The United States is set to overtake China as the top country for "manufacturing competitiveness" by 2020, according to research from Deloitte Touche Tohmatsu and the U.S. Council on Competitiveness.
The study notes that as global manufacturing shifts toward high-margin products and services, countries with strong networks of innovation, developed physical infrastructure, highly educated workforces and laws that protect intellectual property will emerge as leaders in the age of advanced manufacturing.
CEOs surveyed for the report say that as they shift their focus to innovative, knowledge-intensive manufacturing, Brazil and Russia have lost their former allure among BRIC countries as highly competitive manufacturing locations.
Today, CEOs consider labor, cost competitiveness, productivity, supplier networks and government policies when choosing a manufacturing location. While those factors will likely remain important over the next five years, executives say that big data, the internet of things, advanced materials, as well as smart products and factories, will drive the future of manufacturing competitiveness with a higher emphasis on talent, innovation and intellectual property protection.
All three North American countries currently are among the world’s top 10 most competitive manufacturing locations and are expected to remain there through 2020. Six of the top 10 most competitive nations are also among the top 10 producers in the world. A seventh country, India, is expected to join the most competitive list by 2020. Most notably, the United States has been on the rise in global manufacturing competitiveness, moving from fourth place in 2010 to third in 2013 and now to second place in the 2016 ranking. The U.S. is projected to hit number one by 2020.
What is the rationale for this projection? While the average hourly manufacturing wage in the U.S. is nearly 11 times that of China, the U.S. leads in innovation—a strong advantage as trends in the industry change. The United States outspends all other countries on basic research and development with expenditures totaling $64.4 billion—far exceeding Japan, the second highest spender at $16 billion.
It's no surprise then that the United States files the most patents of any country, accounting for 29% of all patents filed in 2014. The U.S. also has an unparalleled manufacturing ecosystem that facilitates collaboration between Fortune 500 companies, startups, universities, venture capitalists and national laboratories to enhance its manufacturing competitiveness and commercialization.
Signs that this surge is underway can be seen in places like South Carolina, which had the highest percentage of workers employed by foreign firms in 2013 (8.4%) than any other state. International companies are investing heavily in areas like South Carolina, which were devastated by decades of factory closures and disinvestment. Foreign firms such as luxury auto manufacturer BMW, textile maker Keer Group and paper products company Shandong Tranlin have recently opened factories in the state, lured by attractive incentive packages, a skilled labor force and advantageous supplier and consumer networks.
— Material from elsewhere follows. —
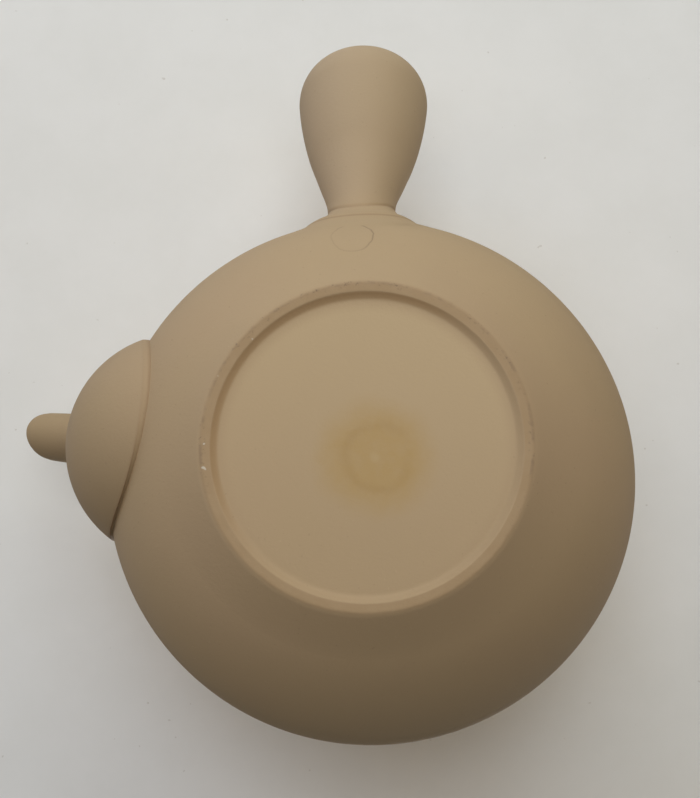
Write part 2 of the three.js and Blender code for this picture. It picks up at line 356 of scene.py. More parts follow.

This investment has boosted South Carolina exports considerably, now comprising 15.6% of output for the state, and has contributed to the overall resurgence of manufacturing in the U.S.
South Carolina now ranks fifth nationally in export sales growth, which totaled $30.9 billion in 2015—a 4.2% year-over-year increase. Nearly one-third of the state's exports are fueled by the bourgeoning automotive industry, which boasts more than 250 manufacturing plants, suppliers and other related companies. In 2015 alone, South Carolina's auto plants shipped $9.8 billion worth of completed vehicles to countries such as China, Germany, Canada and the United Kingdom.
Export growth in the state has boosted cargo volumes at the Port of Charleston and driven rail volumes at the South Carolina Inland Port. In fiscal year 2015, roll-on/roll-off cargo increased 8% year-over-year at the Port of Charleston, culminating in the highest finished vehicle volume ever recorded with 274,426 vehicles handled.
The Inland Port Greer also posted a record volume of 91,698 rail moves—a 57% year-over-year increase. This growing port activity has spurred industrial development throughout the Greenville-Spartanburg market, as outside investors are lured by strong fundamentals and the region's growing prominence as a global manufacturing and distribution hub.
As the manufacturing industry increasingly adopts more sophisticated processes, products and materials, nations with longstanding investments in innovation, talent and ecosystems tied to manufacturing have an advantage over developing nations with weaker infrastructure and technology networks.
If the U.S. seeks to maintain its competitive edge, it must continue to invest in innovation, talent and regulatory policies that enhance the manufacturing environment. Over the next five years, as factories become smarter and more digitally integrated, and industry leaders demonstrate a willingness to pay more for labor in order to reap the benefits of innovation, the U.S. is poised to once again lead the world in manufacturing competitiveness.